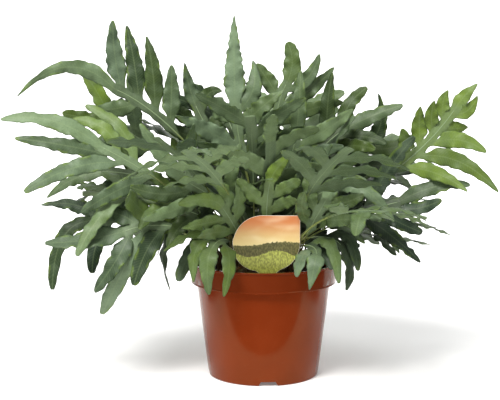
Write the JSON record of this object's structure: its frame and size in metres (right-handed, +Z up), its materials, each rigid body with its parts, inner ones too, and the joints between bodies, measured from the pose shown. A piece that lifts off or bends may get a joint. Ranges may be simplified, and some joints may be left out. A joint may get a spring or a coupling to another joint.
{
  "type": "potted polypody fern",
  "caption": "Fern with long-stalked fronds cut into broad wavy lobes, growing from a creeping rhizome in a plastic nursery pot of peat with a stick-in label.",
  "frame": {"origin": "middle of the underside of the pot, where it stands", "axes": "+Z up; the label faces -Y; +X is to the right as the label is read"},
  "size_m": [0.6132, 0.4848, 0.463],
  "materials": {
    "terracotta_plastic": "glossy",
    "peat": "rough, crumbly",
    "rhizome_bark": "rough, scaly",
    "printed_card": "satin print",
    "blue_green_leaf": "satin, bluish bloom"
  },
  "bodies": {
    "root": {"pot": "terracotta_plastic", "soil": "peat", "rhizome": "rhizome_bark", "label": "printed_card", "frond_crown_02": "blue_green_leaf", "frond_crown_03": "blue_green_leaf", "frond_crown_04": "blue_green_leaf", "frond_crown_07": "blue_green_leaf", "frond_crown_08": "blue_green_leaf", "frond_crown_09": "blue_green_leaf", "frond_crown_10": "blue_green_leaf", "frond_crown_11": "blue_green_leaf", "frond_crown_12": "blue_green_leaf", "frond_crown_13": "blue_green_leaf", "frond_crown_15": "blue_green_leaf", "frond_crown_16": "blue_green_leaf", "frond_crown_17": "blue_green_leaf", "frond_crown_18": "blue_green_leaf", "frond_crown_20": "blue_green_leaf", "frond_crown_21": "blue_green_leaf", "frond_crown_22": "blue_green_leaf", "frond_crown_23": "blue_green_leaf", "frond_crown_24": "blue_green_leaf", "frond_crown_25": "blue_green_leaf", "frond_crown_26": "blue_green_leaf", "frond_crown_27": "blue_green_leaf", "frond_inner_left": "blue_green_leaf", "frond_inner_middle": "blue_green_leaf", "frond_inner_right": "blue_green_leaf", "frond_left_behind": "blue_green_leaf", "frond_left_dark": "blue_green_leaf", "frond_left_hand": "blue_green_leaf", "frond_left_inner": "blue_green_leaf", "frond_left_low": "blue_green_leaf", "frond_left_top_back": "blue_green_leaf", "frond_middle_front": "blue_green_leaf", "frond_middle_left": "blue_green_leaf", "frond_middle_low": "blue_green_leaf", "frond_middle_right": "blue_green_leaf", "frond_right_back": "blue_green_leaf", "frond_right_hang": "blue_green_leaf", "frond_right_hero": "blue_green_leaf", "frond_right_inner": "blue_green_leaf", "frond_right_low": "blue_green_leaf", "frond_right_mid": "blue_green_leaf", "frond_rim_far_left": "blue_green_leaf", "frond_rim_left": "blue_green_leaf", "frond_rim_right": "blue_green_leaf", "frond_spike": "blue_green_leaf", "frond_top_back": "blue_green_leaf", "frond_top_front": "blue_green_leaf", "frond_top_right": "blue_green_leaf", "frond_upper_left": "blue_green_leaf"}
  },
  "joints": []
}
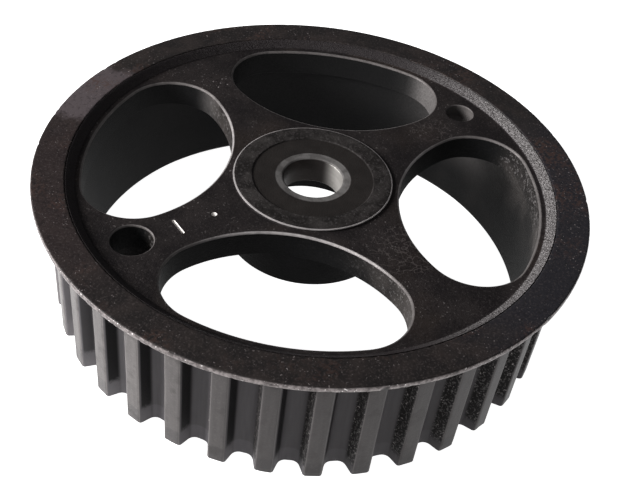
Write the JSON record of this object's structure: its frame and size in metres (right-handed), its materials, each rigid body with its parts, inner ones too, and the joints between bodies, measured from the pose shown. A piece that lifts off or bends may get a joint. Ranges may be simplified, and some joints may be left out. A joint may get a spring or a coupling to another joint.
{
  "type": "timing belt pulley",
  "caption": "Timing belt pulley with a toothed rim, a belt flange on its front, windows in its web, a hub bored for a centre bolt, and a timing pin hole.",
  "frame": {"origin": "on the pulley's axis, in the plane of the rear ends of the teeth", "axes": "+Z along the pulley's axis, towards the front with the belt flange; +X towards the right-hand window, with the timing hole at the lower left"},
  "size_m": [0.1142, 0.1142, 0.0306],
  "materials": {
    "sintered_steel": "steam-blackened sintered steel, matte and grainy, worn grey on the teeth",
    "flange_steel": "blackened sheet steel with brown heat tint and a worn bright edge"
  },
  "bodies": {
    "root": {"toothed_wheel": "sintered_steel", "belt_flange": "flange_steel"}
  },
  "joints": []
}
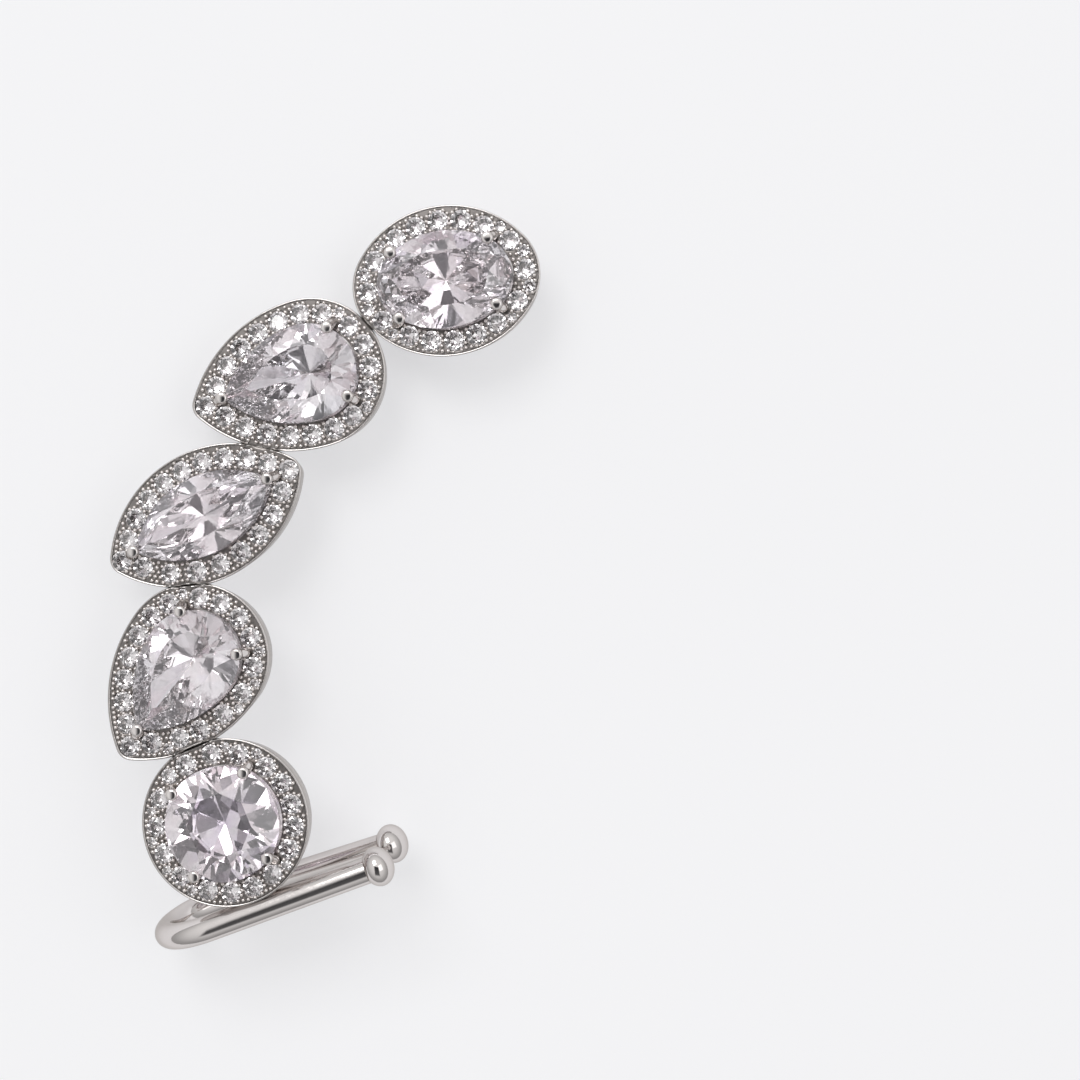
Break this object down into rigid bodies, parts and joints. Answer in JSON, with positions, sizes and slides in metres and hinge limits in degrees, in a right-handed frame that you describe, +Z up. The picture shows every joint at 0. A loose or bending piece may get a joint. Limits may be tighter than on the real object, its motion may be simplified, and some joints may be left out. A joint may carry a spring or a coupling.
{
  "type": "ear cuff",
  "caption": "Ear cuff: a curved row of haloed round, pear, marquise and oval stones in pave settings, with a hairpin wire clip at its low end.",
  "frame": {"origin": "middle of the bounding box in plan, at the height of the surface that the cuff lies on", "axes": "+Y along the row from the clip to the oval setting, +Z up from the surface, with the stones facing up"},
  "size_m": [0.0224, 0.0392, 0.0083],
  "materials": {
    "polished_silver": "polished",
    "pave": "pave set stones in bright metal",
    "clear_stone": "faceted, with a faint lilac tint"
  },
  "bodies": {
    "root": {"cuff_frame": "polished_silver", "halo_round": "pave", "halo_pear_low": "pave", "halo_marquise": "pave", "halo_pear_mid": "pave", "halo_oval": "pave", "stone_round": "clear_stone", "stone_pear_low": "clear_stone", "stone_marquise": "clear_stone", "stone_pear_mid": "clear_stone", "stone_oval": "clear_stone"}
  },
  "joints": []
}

····················

▶ **Exercise**: Once more, set down the full listing, verbatim.

▶ **Correct output**:
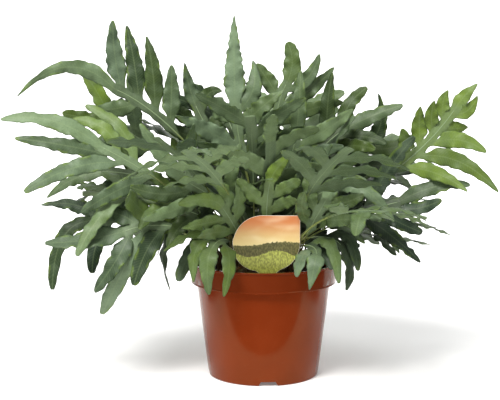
Write the JSON record of this object's structure: its frame and size in metres (right-handed, +Z up), its materials, each rigid body with its parts, inner ones too, and the joints between bodies, measured from the pose shown. A piece that lifts off or bends may get a joint. Ranges may be simplified, and some joints may be left out. A joint may get a spring or a coupling to another joint.
{
  "type": "potted polypody fern",
  "caption": "Fern with long-stalked fronds cut into broad wavy lobes, growing from a creeping rhizome in a plastic nursery pot of peat with a stick-in label.",
  "frame": {"origin": "middle of the underside of the pot, where it stands", "axes": "+Z up; the label faces -Y; +X is to the right as the label is read"},
  "size_m": [0.6132, 0.4848, 0.463],
  "materials": {
    "terracotta_plastic": "glossy",
    "peat": "rough, crumbly",
    "rhizome_bark": "rough, scaly",
    "printed_card": "satin print",
    "blue_green_leaf": "satin, bluish bloom"
  },
  "bodies": {
    "root": {"pot": "terracotta_plastic", "soil": "peat", "rhizome": "rhizome_bark", "label": "printed_card", "frond_crown_02": "blue_green_leaf", "frond_crown_03": "blue_green_leaf", "frond_crown_04": "blue_green_leaf", "frond_crown_07": "blue_green_leaf", "frond_crown_08": "blue_green_leaf", "frond_crown_09": "blue_green_leaf", "frond_crown_10": "blue_green_leaf", "frond_crown_11": "blue_green_leaf", "frond_crown_12": "blue_green_leaf", "frond_crown_13": "blue_green_leaf", "frond_crown_15": "blue_green_leaf", "frond_crown_16": "blue_green_leaf", "frond_crown_17": "blue_green_leaf", "frond_crown_18": "blue_green_leaf", "frond_crown_20": "blue_green_leaf", "frond_crown_21": "blue_green_leaf", "frond_crown_22": "blue_green_leaf", "frond_crown_23": "blue_green_leaf", "frond_crown_24": "blue_green_leaf", "frond_crown_25": "blue_green_leaf", "frond_crown_26": "blue_green_leaf", "frond_crown_27": "blue_green_leaf", "frond_inner_left": "blue_green_leaf", "frond_inner_middle": "blue_green_leaf", "frond_inner_right": "blue_green_leaf", "frond_left_behind": "blue_green_leaf", "frond_left_dark": "blue_green_leaf", "frond_left_hand": "blue_green_leaf", "frond_left_inner": "blue_green_leaf", "frond_left_low": "blue_green_leaf", "frond_left_top_back": "blue_green_leaf", "frond_middle_front": "blue_green_leaf", "frond_middle_left": "blue_green_leaf", "frond_middle_low": "blue_green_leaf", "frond_middle_right": "blue_green_leaf", "frond_right_back": "blue_green_leaf", "frond_right_hang": "blue_green_leaf", "frond_right_hero": "blue_green_leaf", "frond_right_inner": "blue_green_leaf", "frond_right_low": "blue_green_leaf", "frond_right_mid": "blue_green_leaf", "frond_rim_far_left": "blue_green_leaf", "frond_rim_left": "blue_green_leaf", "frond_rim_right": "blue_green_leaf", "frond_spike": "blue_green_leaf", "frond_top_back": "blue_green_leaf", "frond_top_front": "blue_green_leaf", "frond_top_right": "blue_green_leaf", "frond_upper_left": "blue_green_leaf"}
  },
  "joints": []
}
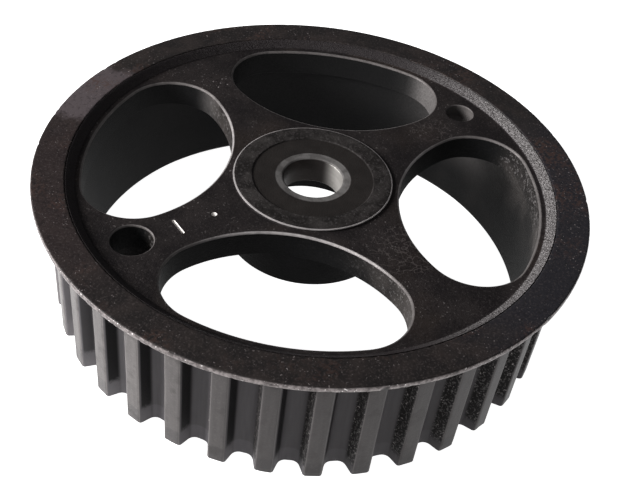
Write the JSON record of this object's structure: its frame and size in metres (right-handed), its materials, each rigid body with its parts, inner ones too, and the joints between bodies, measured from the pose shown. A piece that lifts off or bends may get a joint. Ranges may be simplified, and some joints may be left out. A joint may get a spring or a coupling to another joint.
{
  "type": "timing belt pulley",
  "caption": "Timing belt pulley with a toothed rim, a belt flange on its front, windows in its web, a hub bored for a centre bolt, and a timing pin hole.",
  "frame": {"origin": "on the pulley's axis, in the plane of the rear ends of the teeth", "axes": "+Z along the pulley's axis, towards the front with the belt flange; +X towards the right-hand window, with the timing hole at the lower left"},
  "size_m": [0.1142, 0.1142, 0.0306],
  "materials": {
    "sintered_steel": "steam-blackened sintered steel, matte and grainy, worn grey on the teeth",
    "flange_steel": "blackened sheet steel with brown heat tint and a worn bright edge"
  },
  "bodies": {
    "root": {"toothed_wheel": "sintered_steel", "belt_flange": "flange_steel"}
  },
  "joints": []
}
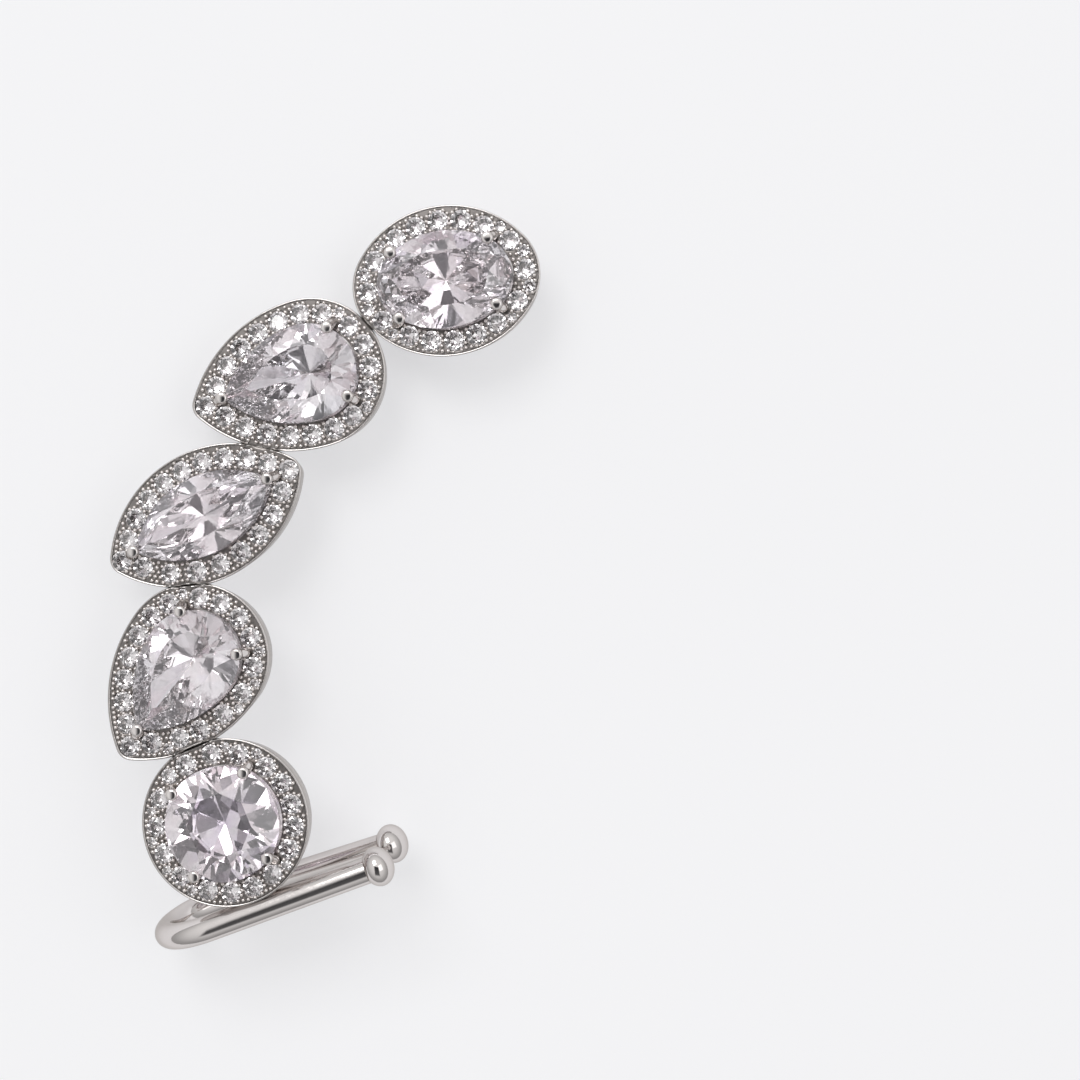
Break this object down into rigid bodies, parts and joints. Answer in JSON, with positions, sizes and slides in metres and hinge limits in degrees, in a right-handed frame that you describe, +Z up. The picture shows every joint at 0. A loose or bending piece may get a joint. Limits may be tighter than on the real object, its motion may be simplified, and some joints may be left out. A joint may carry a spring or a coupling.
{
  "type": "ear cuff",
  "caption": "Ear cuff: a curved row of haloed round, pear, marquise and oval stones in pave settings, with a hairpin wire clip at its low end.",
  "frame": {"origin": "middle of the bounding box in plan, at the height of the surface that the cuff lies on", "axes": "+Y along the row from the clip to the oval setting, +Z up from the surface, with the stones facing up"},
  "size_m": [0.0224, 0.0392, 0.0083],
  "materials": {
    "polished_silver": "polished",
    "pave": "pave set stones in bright metal",
    "clear_stone": "faceted, with a faint lilac tint"
  },
  "bodies": {
    "root": {"cuff_frame": "polished_silver", "halo_round": "pave", "halo_pear_low": "pave", "halo_marquise": "pave", "halo_pear_mid": "pave", "halo_oval": "pave", "stone_round": "clear_stone", "stone_pear_low": "clear_stone", "stone_marquise": "clear_stone", "stone_pear_mid": "clear_stone", "stone_oval": "clear_stone"}
  },
  "joints": []
}